Different groups of refugees have had very different experiences arriving here. The ones who flew here from Lebanon in the 70s/80s had easier journeys, they just took a flight. But when they arrived they were rejected and isolated. The Syrians and Iraqis now have had very difficult journeys, but once here they found a politically welcoming environment. The Lebanese refugees were concerned with issues of residency, risk of deportation and constant instability. This led to endless other problems, many of them familial, such as divorce and attempts to marry Germans for residency. The Syrians and Iraqis today are dealing with other traumas, whether it is from their journeys or the wars they’ve witnessed and experienced.
(loss)
The digital emerges a lot in our open forums. Parents feel children spend too much time online and have too much access. So we developed a course specifically tailored to helping parents deal with these issues by teaching them how to have a look at browsing histories, how to block certain websites and introduce parental controls. It is important to recognise that this is not an issue that is particular to the Arabic community or refugees. Parents are dealing with this all over the world. We are addressing it using Arabic rather than German, but we speak about it as a global problem not a cultural one.

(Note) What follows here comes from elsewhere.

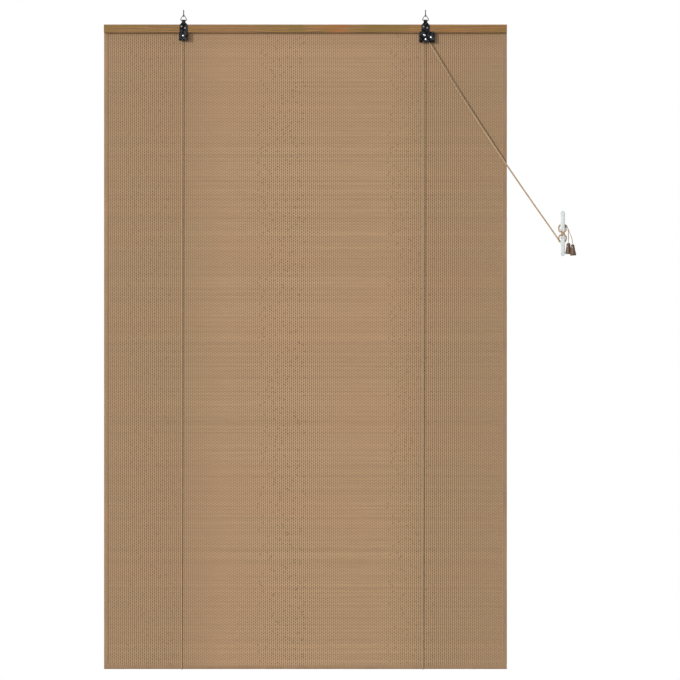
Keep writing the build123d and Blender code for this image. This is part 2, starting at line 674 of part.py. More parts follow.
# Cleat: a bar with moulded edges and rounded ends, on a foot that flares to the wall
bar_y = sum(CLEAT_BAR) / 2
bar_t = CLEAT_BAR[1] - CLEAT_BAR[0]
with BuildPart() as cleat:
    with BuildSketch(Plane.XY.offset(CLEAT_Z - CLEAT_LEN / 2)):
        with Locations((CLEAT_X, bar_y)):
            RectangleRounded(CLEAT_W, bar_t, CLEAT_EDGE)
    extrude(amount=CLEAT_LEN)
    with BuildSketch(side_on(CLEAT_X - CLEAT_W / 2)):
        with Locations((bar_y, CLEAT_Z)):
            SlotOverall(CLEAT_LEN, bar_t, rotation=90)
    extrude(amount=CLEAT_W, mode=Mode.INTERSECT)
    with BuildSketch(facing(CLEAT_X, WALL_Y, CLEAT_Z)):
        SlotOverall(CLEAT_LEN, CLEAT_W, rotation=90)
    extrude(amount=WALL_Y - CLEAT_BAR[0], mode=Mode.INTERSECT)
    with BuildSketch(side_on(CLEAT_X - CLEAT_W / 2)):
        with BuildLine():
            Line((bar_y, CLEAT_Z + CLEAT_WAIST), (CLEAT_BAR[1], CLEAT_Z + CLEAT_WAIST))
            ThreePointArc(
                (CLEAT_BAR[1], CLEAT_Z + CLEAT_WAIST),
                ((CLEAT_BAR[1] + WALL_Y) / 2 + 3, CLEAT_Z + CLEAT_WAIST + 1.2),
                (WALL_Y - 3, CLEAT_Z + CLEAT_FOOT),
            )
            Line((WALL_Y - 3, CLEAT_Z + CLEAT_FOOT), (WALL_Y, CLEAT_Z + CLEAT_FOOT))
            Line((WALL_Y, CLEAT_Z + CLEAT_FOOT), (WALL_Y, CLEAT_Z - CLEAT_FOOT))
            Line((WALL_Y, CLEAT_Z - CLEAT_FOOT), (WALL_Y - 3, CLEAT_Z - CLEAT_FOOT))
            ThreePointArc(
                (WALL_Y - 3, CLEAT_Z - CLEAT_FOOT),
                ((CLEAT_BAR[1] + WALL_Y) / 2 + 3, CLEAT_Z - CLEAT_WAIST - 1.2),
                (CLEAT_BAR[1], CLEAT_Z - CLEAT_WAIST),
            )
            Line((CLEAT_BAR[1], CLEAT_Z - CLEAT_WAIST), (bar_y, CLEAT_Z - CLEAT_WAIST))
            Line((bar_y, CLEAT_Z - CLEAT_WAIST), (bar_y, CLEAT_Z + CLEAT_WAIST))
        make_face()
    extrude(amount=CLEAT_W)
    with BuildSketch(facing(CLEAT_X, WALL_Y, CLEAT_Z)):
        with Locations((0, CLEAT_SCREWS), (0, -CLEAT_SCREWS)):
            Circle(SCREW_HOLE_R)
    extrude(amount=WALL_Y - CLEAT_BAR[0] + 1, mode=Mode.SUBTRACT)
    for z in (CLEAT_Z + CLEAT_SCREWS, CLEAT_Z - CLEAT_SCREWS):
        with BuildSketch(side_on(CLEAT_X)):
            with BuildLine():
                Polyline(
                    (CLEAT_BAR[0] - 0.1, z),
                    (CLEAT_BAR[0] - 0.1, z + SCREW_HEAD_R + 0.3),
                    (CLEAT_BAR[0] + 0.2, z + SCREW_HEAD_R + 0.1),
                    (CLEAT_BAR[0] + 2.2, z + SCREW_HOLE_R),
                    (CLEAT_BAR[0] + 2.2, z),
                    close=True,
                )
            make_face()
        revolve(axis=Axis((CLEAT_X, 0, z), (0, 1, 0)), mode=Mode.SUBTRACT)
cleat.part.label = "cleat"
export_step(cleat.part, "parts/cleat.step")

# Countersunk screws through the cleat into the wall, with crossed driving slots
with BuildPart() as cleat_screws:
    for z in (CLEAT_Z + CLEAT_SCREWS, CLEAT_Z - CLEAT_SCREWS):
        with BuildSketch(side_on(CLEAT_X)):
            with BuildLine():
                Polyline(
                    (CLEAT_BAR[0] + 0.2, z),
                    (CLEAT_BAR[0] + 0.2, z + SCREW_HEAD_R),
                    (CLEAT_BAR[0] + 2.2, z + SCREW_NECK_R),
                    (WALL_Y + 0.1, z + SCREW_NECK_R),
                    (WALL_Y + 0.1, z + SCREW_R),
                    (WALL_Y + SCREW_IN_WALL - 4, z + SCREW_R),
                    (WALL_Y + SCREW_IN_WALL, z),
                    close=True,
                )
            make_face()
        revolve(axis=Axis((CLEAT_X, 0, z), (0, 1, 0)))
        with BuildSketch(facing(CLEAT_X, CLEAT_BAR[0] + 0.2, z)):
            Rectangle(RECESS_LEN, RECESS_W, rotation=20)
            Rectangle(RECESS_W, RECESS_LEN, rotation=20)
        extrude(amount=-RECESS_DEPTH, mode=Mode.SUBTRACT)
cleat_screws.part.label = "cleat_screws"
export_step(cleat_screws.part, "parts/cleat_screws.step")

# Figure of eight round the cleat, as the outer shape of its turns
with BuildPart() as winding:
    with BuildSketch(facing(CLEAT_X, WINDING_Y[0], CLEAT_Z)):
        with Locations((-1.2, 12.0)):
            Circle(11.8)
        with Locations((-1.6, -11.0)):
            Circle(12.8)
    extrude(amount=WINDING_Y[0] - WINDING_Y[1])
    add(cleat.part, mode=Mode.SUBTRACT)
    with BuildSketch(facing(CLEAT_X, WINDING_Y[1] + 1, CLEAT_Z)):
        with Locations((0, CLEAT_SCREWS), (0, -CLEAT_SCREWS)):
            Circle(SCREW_HEAD_R + 0.4)
    extrude(amount=WINDING_Y[1] + 1 - CLEAT_BAR[0], mode=Mode.SUBTRACT)
winding_solid = winding.part.solids().sort_by(SortBy.VOLUME)[-1]
winding_solid.label = "cleat_winding"
export_step(winding_solid, "parts/cleat_winding.step")

# Tails with their knots, and the turned tassels that hang on them
lean = radians(TASSEL_LEAN)
right_axis = Vector(-sin(lean), 0, cos(lean))
tassels = (
    ("left", TASSEL_LEFT, Vector(0, 0, 1), [
        (644.5, 8.5, -529.5),
        (649.5, 8.6, -532.8),
        (653.4, 7.6, -542.5),
        (654.6, 6.0, -558.0),
    ]),
    ("right", TASSEL_RIGHT, right_axis, [
        (647.4, 1.5, -528.5),
        (651.4, -0.6, -535.5),
        (656.8, -3.6, -547.5),
        (663.545, -6.0, -561.826),
    ]),
)
for side, top, up, tail_points in tassels:
    knot = Vector(*top) - up * KNOT_DROP
    top_in = Vector(*top) - up * 1.0
    tail = cord_tube(f"cord_{side}_tail", [*tail_points, tuple(top_in)])
    with BuildPart() as knotted:
        add(tail.part)
        with BuildSketch(Plane(origin=top_in + up * 0.5, z_dir=up)):
            Circle(CORD_R - 0.05)
        extrude(amount=-(KNOT_DROP - 0.5))
        with Locations(knot):
            Sphere(KNOT_R)
    knotted.part.label = f"cord_{side}_tail"
    export_step(knotted.part, f"parts/cord_{side}_tail.step")
    with BuildPart() as tassel:
        with BuildSketch(Plane(origin=top, x_dir=(up.Z, 0, -up.X), z_dir=(0, -1, 0))):
            with BuildLine():
                Line((TASSEL_HOLE_R, 0), (TASSEL_TOP_R - 1.4, 0))
                ThreePointArc(
                    (TASSEL_TOP_R - 1.4, 0), (TASSEL_TOP_R - 0.4, -0.5), (TASSEL_TOP_R, -1.6)
                )
                ThreePointArc(
                    (TASSEL_TOP_R, -1.6),
                    (TASSEL_TOP_R + 1.0, -TASSEL_H * 0.42),
                    (TASSEL_RIM_R, -TASSEL_H + 4.0),
                )
                ThreePointArc(
                    (TASSEL_RIM_R, -TASSEL_H + 4.0),
                    (TASSEL_RIM_R - 0.3, -TASSEL_H + 1.2),
                    (TASSEL_RIM_R - 1.8, -TASSEL_H),
                )
                Polyline(
                    (TASSEL_RIM_R - 1.8, -TASSEL_H),
                    (KNOT_R + 0.9, -TASSEL_H),
                    (KNOT_R + 0.9, -KNOT_DROP + KNOT_R + 0.3),
                    (TASSEL_HOLE_R, -KNOT_DROP + KNOT_R + 0.3),
                    (TASSEL_HOLE_R, 0),
                )
            make_face()
        revolve(axis=Axis(top, tuple(up)))
    tassel.part.label = f"tassel_{side}"
    export_step(tassel.part, f"parts/tassel_{side}.step")
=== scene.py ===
from math import copysign, cos, pi, radians, sin

import bmesh
import bpy
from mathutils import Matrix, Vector


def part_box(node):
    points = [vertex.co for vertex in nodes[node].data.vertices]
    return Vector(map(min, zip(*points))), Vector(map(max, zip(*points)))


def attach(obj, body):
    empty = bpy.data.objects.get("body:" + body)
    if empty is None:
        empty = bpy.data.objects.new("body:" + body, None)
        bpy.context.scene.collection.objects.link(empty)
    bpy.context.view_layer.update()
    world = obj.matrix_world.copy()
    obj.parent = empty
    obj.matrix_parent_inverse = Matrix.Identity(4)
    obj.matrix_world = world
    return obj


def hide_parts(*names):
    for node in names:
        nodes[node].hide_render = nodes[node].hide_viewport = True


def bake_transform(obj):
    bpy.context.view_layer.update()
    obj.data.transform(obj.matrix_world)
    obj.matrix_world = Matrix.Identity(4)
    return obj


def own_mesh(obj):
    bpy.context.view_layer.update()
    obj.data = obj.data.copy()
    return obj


bl_info = {
    "name": "Bamboo roll-up blind",
    "version": (1, 0, 0),
    "blender": (4, 5, 0),
    "location": "View3D > Sidebar > Blind",
    "description": "Models the mat, bindings, cords and finishes of a woven bamboo blind",
    "category": "Object",
}

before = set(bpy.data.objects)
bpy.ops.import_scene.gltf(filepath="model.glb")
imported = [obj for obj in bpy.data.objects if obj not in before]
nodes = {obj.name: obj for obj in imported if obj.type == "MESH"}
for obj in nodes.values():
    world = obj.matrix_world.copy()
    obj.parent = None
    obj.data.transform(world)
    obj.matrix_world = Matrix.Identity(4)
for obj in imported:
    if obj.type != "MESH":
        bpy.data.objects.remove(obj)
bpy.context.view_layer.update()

MM = 0.001

# The free cords' routes are in millimetres. First, from the cord lock down to the cleat
LEFT_RUN = (
    (312.47, 5.2, -80.0), (335.383, 5.2, -118.73), (376.6, 5.6, -184.6),
    (433.85, 5.9, -274.5), (496.55, 6.5, -369.5), (558.35, 7.1, -459.5),
    (600.85, 7.6, -519.5), (626.6, 9.6, -555.6),
)
RIGHT_RUN = (
    (312.47, 3.2, -80.0), (335.383, 3.2, -118.73), (375.2, 3.7, -185.4),
    (432.15, 5.2, -275.5), (494.85, 6.0, -370.5), (556.65, 6.7, -460.5),
    (599.15, 7.2, -520.5), (624.6, 9.6, -556.8),
)
# Last, from the cleat's upper horn down to the knot in each tassel
LEFT_TAIL = (
    (646.6, 8.2, -525.6), (652.0, 8.4, -530.6), (654.4, 7.6, -541.0),
    (654.6, 6.0, -558.0), (654.6, 6.0, -573.0), (654.6, 6.0, -588.5),
)
RIGHT_TAIL = (
    (645.2, 8.0, -527.2), (650.0, 5.6, -529.8), (654.6, 3.4, -538.6),
    (657.6, -0.6, -547.5), (663.545, -6.0, -561.826), (664.4, -6.0, -575.8),
    (665.407, -6.0, -592.27),
)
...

We have programmes with men as well, we don’t know if we can reach them but we try. We support them to find new roles for themselves, we talk about relationships with their children, the importance of not just love but respect. Because you can love someone but still think you can order them around. This is our most difficult work, but we never communicate this as adapting to or integrating into German society. It is not specific to Arabic culture, it as a gradual democratic transition all around the world. Even in Germany, gender roles were very different only a couple of decades ago. So we don’t speak about civilizations, as if one is better then the rest. This strategy does not work. I always tell them cultures are like living beings, we need to shed our old skin cells all the time no matter what skin we wear.
(home)
It took years for Al-Dar to be legalised and accepted by the German Senate. We’ve done some great things but we are also limited by the laws we can work within. When refugees started to arrive in the 70s, they were given ‘Duldung,’ which literally translates to “temporary toleration extensions” and had to be renewed every 3-6 months. This lasted four decades and entire generations of children were born into this situation. In 1981 it got worse with new restrictions banning refugees from working and their children from going to university. When they finally gave children of ‘Duldung’ permit holders rights to study and work, but they had already lost the motivation… Many of the laws since the 1990s were good, but they were too late. It took so long for politicians to understand how important this was.

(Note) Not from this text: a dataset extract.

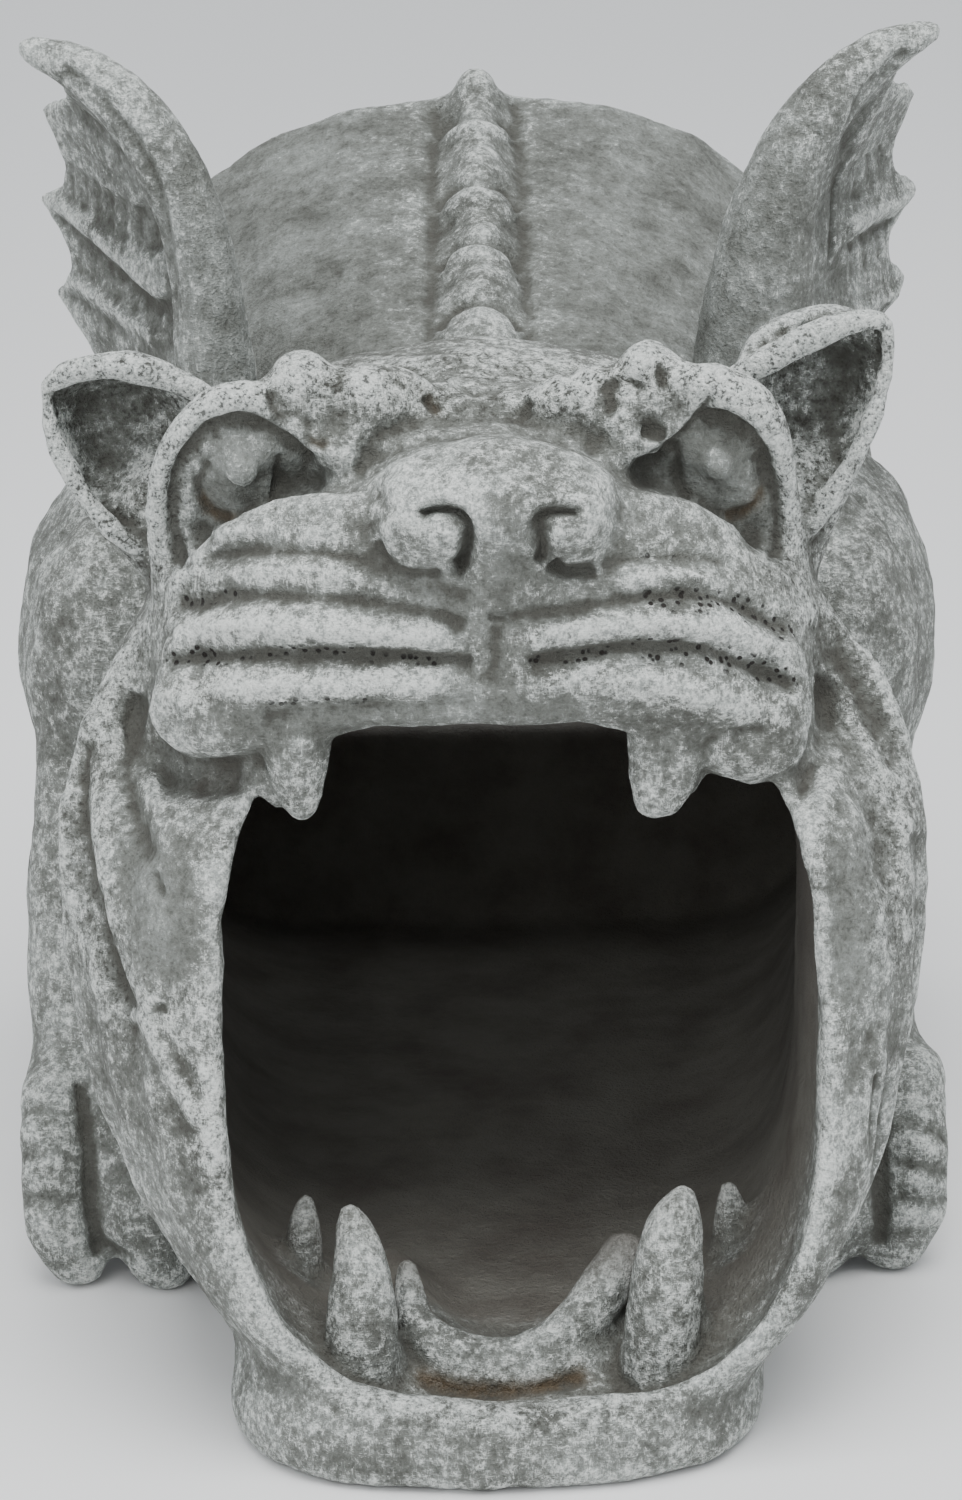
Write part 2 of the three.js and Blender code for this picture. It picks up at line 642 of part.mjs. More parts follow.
function hindLeg( side ) {

	return [
		ball( side * 86, 238, 122, [ 29.5, 48, 50 ], [ 14, 0, 0 ], 11, 7 ),
		limb( [
			[ side * 91, 212, 90, 23, LEG_FLATNESS ],
			[ side * 92, 250, 60, 23, LEG_FLATNESS ],
			[ side * 94, 281, 29, 20, LEG_FLATNESS ],
			[ side * 96, 262, 13, 15, 0.9 ],
			[ side * 98, 226, 13, 13, 1 ]
		], { across: ACROSS, steps: 6 } ),
		...[ - 1, 0, 1 ].map( ( i ) => ball( side * ( 98 + TOE_GAP * i ), 209 + 3 * abs( i ), 8, [ 7.5, 16, 9 ],
			[ 0, 0, 0 ], 6, 5 ) )
	];

}

const legs = () => bothSides( ( side ) => [ ...foreleg( side ), ...hindLeg( side ) ] );

// ---------------------------------------------------------------- casting

// Blocks that trim the casting flat along the ground and along its rear face.
const TRIM = 4 * LENGTH;

function belowGround() {

	const block = new THREE.BoxGeometry( TRIM, TRIM, TRIM );
	block.translate( 0, 0, - TRIM / 2 );
	return solid( block );

}

function behindRear() {

	const block = new THREE.BoxGeometry( TRIM, TRIM, TRIM );
	block.translate( 0, LENGTH + TRIM / 2, 0 );
	return solid( block );

}

function geometryOf( made ) {

	const { numVert, numProp, vertProperties, triVerts } = made.getMesh();
	const positions = new Float32Array( numVert * 3 );
	for ( let i = 0; i < numVert; i ++ ) {

		const [ x, y, z ] = vertProperties.subarray( i * numProp, i * numProp + 3 );
		positions.set( [ x, y - LENGTH / 2, z ], i * 3 );

	}

	const geometry = new THREE.BufferGeometry();
	geometry.setAttribute( 'position', new THREE.BufferAttribute( positions, 3 ) );
	geometry.setIndex( new THREE.BufferAttribute( triVerts, 1 ) );
	geometry.computeVertexNormals();
	return geometry;

}

const outside = joined( [ barrel(), chin(), ...skull(), spine(), ...wings(), ...legs() ] );
const face = joined( [ upperJaw(), ...nose(), ...brows(), ...eyes() ] ).subtract( joined( nostrils() ) );
const cast = joined( [ outside.subtract( hollow() ), face, ...teeth(), gum() ] )
	.subtract( inlet() )
	.subtract( belowGround() )
	.subtract( behindRear() );

const gargoyle = new THREE.Mesh( geometryOf( cast ), STONE );
gargoyle.name = 'gargoyle';

const part = new THREE.Group();
part.add( gargoyle );

export default part;
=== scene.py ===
import math

import bmesh
import bpy
import numpy as np
from mathutils import Matrix, Vector, noise


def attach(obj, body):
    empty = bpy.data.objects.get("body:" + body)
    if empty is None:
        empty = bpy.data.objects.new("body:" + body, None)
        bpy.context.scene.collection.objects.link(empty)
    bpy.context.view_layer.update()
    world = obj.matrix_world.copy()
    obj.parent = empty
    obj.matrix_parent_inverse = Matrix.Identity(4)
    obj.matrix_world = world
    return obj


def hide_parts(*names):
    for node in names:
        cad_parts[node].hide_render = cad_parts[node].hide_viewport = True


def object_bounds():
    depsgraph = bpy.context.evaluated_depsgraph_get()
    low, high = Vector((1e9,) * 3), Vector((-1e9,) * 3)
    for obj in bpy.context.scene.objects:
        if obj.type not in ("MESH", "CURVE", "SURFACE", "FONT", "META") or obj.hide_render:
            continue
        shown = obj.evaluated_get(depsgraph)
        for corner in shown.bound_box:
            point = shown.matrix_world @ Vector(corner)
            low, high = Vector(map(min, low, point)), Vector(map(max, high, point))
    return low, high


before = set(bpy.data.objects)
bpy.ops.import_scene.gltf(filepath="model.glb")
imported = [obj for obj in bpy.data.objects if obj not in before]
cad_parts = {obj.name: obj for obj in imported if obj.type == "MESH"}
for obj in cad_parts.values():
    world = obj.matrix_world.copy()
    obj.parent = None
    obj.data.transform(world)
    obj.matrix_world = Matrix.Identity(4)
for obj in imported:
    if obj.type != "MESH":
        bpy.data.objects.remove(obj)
cad_box = [list(corner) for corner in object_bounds()]


# --- The place it is seen from ---
# The statue crouches at the foot of a rainwater pipe and is met head on, from a little above.
# All the modelling is in millimetres, measured back from the front of the chin.

CHIN_FRONT = cad_box[0][1]
EYE = Vector((-5.5, -891.9, 436.6))
AIM = Vector((0, 160, 115))


def in_metres(place):
    return Vector(place) * 0.001 + Vector((0, CHIN_FRONT, 0))


camera = bpy.data.objects.new("camera", bpy.data.cameras.new("camera"))
camera.data.sensor_width = 36
camera.data.lens = 112.56
camera.matrix_world = (
    Matrix.Translation(in_metres(EYE))
    @ (AIM - EYE).to_track_quat("-Z", "Y").to_matrix().to_4x4()
    @ Matrix.Rotation(math.radians(-1), 4, "Z")
)
bpy.context.collection.objects.link(camera)
bpy.context.scene.camera = camera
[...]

The welcoming environment in 2015 was a very positive development, but the problem was that Germans hosted newcomers in their homes without being prepared on what to expect or how to deal with trauma. They expected they would come stay and be thankful all the time. There was no understanding of conflict and its aftermath, of the psychological journey the newcomers were going through. They had lost family, friends, property. They were having to make sense of what they just experienced and what they are now receiving. So then the people who opened their homes, with good intentions, started to withdraw their welcome. In many cases, unfortunately, they turned the other way, to the right. The welcome was genuine but it was not supported well. I believe it was a missed opportunity.